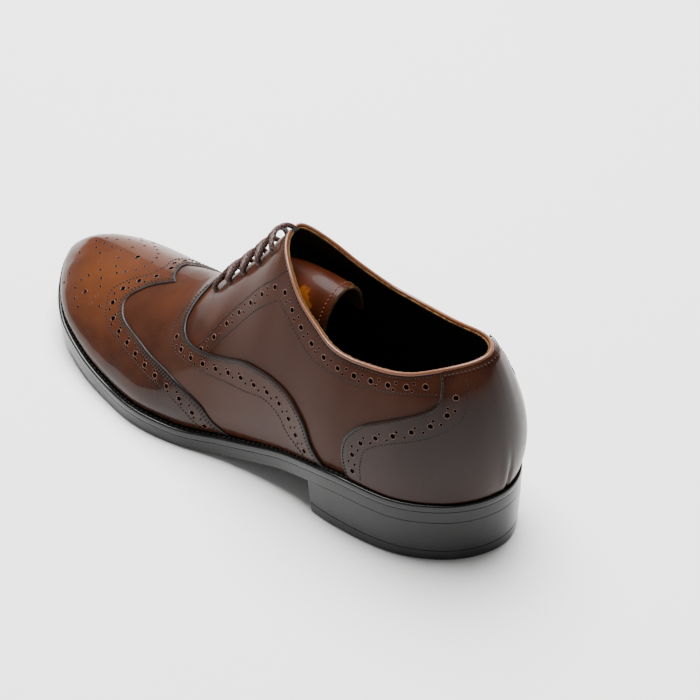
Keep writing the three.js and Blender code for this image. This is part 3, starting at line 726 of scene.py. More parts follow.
def leather(name, colour, burnish, warm, polish=0.35, mottle=0.35, grain=0.12, coat=0.22, sheen=0.05):
    """Waxed leather: a soft sheen under an even, clear coat of polish."""
    if name in bpy.data.materials:
        return bpy.data.materials[name]
    material, tree, shader = principled(name)
    node = tree.nodes.new("ShaderNodeGroup")
    node.node_tree = leather_group()
    values = {"Leather": rgb(colour), "Burnish": rgb(burnish), "Warm": rgb(warm), "Mottle": mottle,
              "Polish": polish, "Grain Depth": grain}
    for key, value in values.items():
        node.inputs[key].default_value = value
    for key, socket in (("Colour", "Base Color"), ("Roughness", "Roughness"), ("Normal", "Normal")):
        link(tree, node.outputs[key], shader.inputs[socket])
    shader.inputs["Coat Weight"].default_value = coat
    shader.inputs["Specular IOR Level"].default_value = sheen
    shader.inputs["Coat Roughness"].default_value = 0.06
    shader.inputs["Coat IOR"].default_value = 1.5
    return material


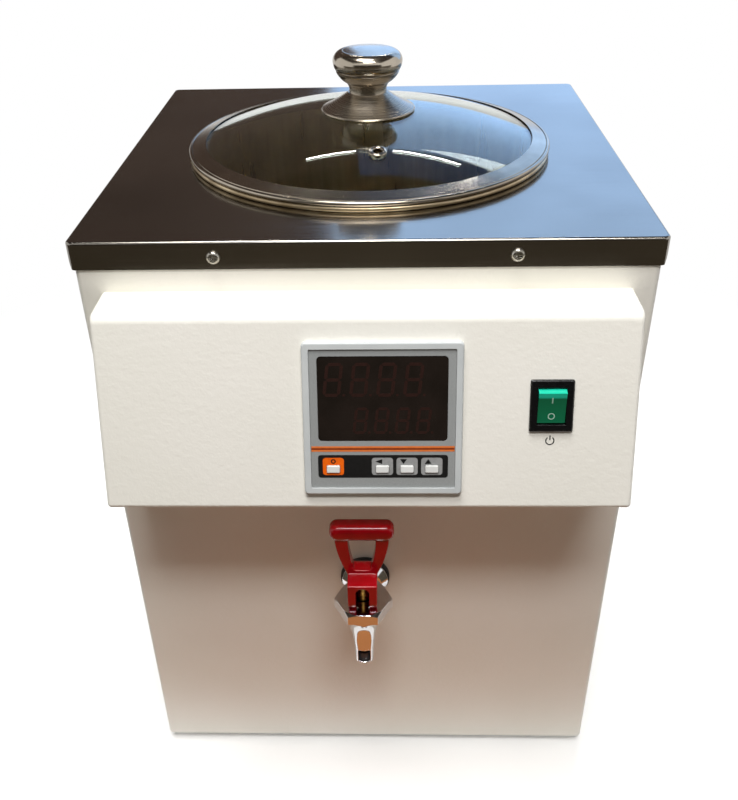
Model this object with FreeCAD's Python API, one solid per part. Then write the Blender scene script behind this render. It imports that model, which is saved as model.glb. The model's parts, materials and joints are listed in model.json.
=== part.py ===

Written instruction: Set down all of the data above, word for word.

Task response:
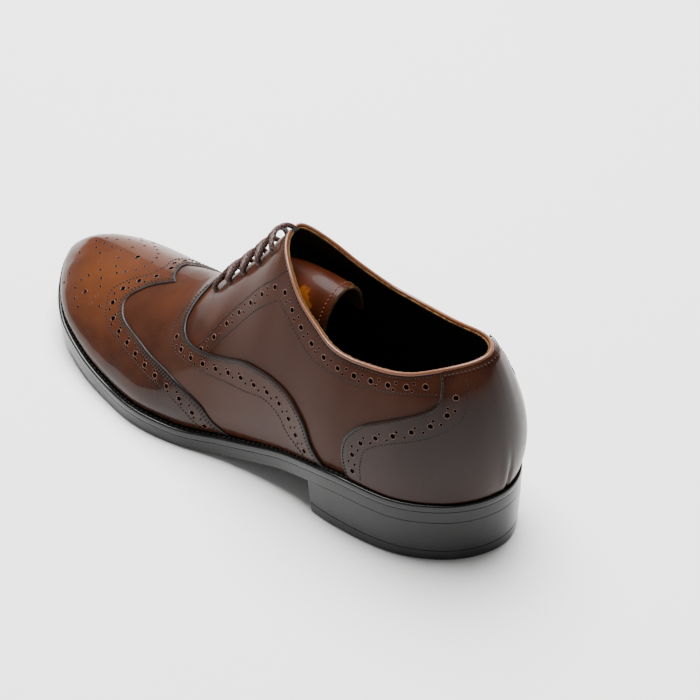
Keep writing the three.js and Blender code for this image. This is part 3, starting at line 726 of scene.py. More parts follow.
def leather(name, colour, burnish, warm, polish=0.35, mottle=0.35, grain=0.12, coat=0.22, sheen=0.05):
    """Waxed leather: a soft sheen under an even, clear coat of polish."""
    if name in bpy.data.materials:
        return bpy.data.materials[name]
    material, tree, shader = principled(name)
    node = tree.nodes.new("ShaderNodeGroup")
    node.node_tree = leather_group()
    values = {"Leather": rgb(colour), "Burnish": rgb(burnish), "Warm": rgb(warm), "Mottle": mottle,
              "Polish": polish, "Grain Depth": grain}
    for key, value in values.items():
        node.inputs[key].default_value = value
    for key, socket in (("Colour", "Base Color"), ("Roughness", "Roughness"), ("Normal", "Normal")):
        link(tree, node.outputs[key], shader.inputs[socket])
    shader.inputs["Coat Weight"].default_value = coat
    shader.inputs["Specular IOR Level"].default_value = sheen
    shader.inputs["Coat Roughness"].default_value = 0.06
    shader.inputs["Coat IOR"].default_value = 1.5
    return material


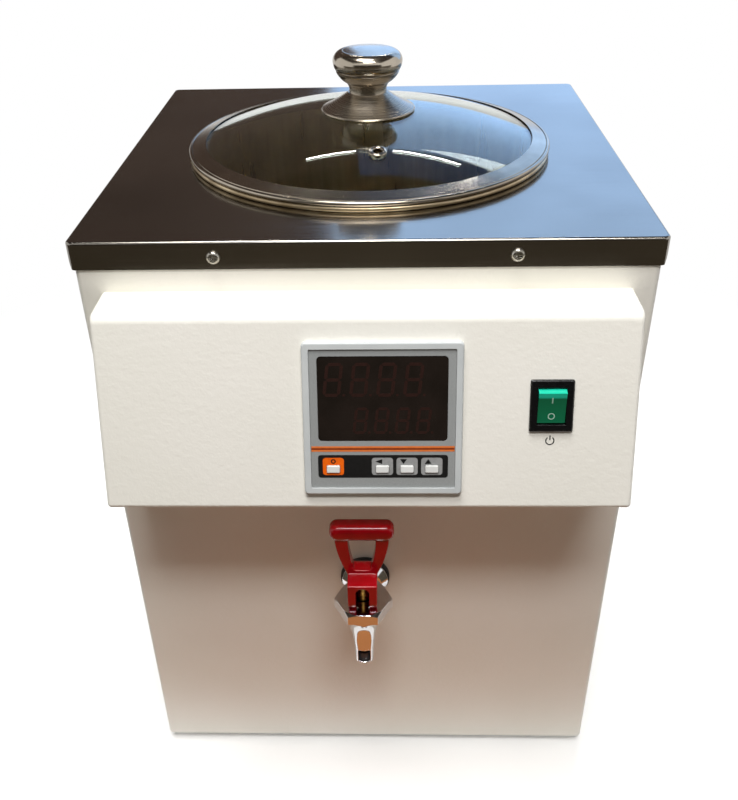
Model this object with FreeCAD's Python API, one solid per part. Then write the Blender scene script behind this render. It imports that model, which is saved as model.glb. The model's parts, materials and joints are listed in model.json.
=== part.py ===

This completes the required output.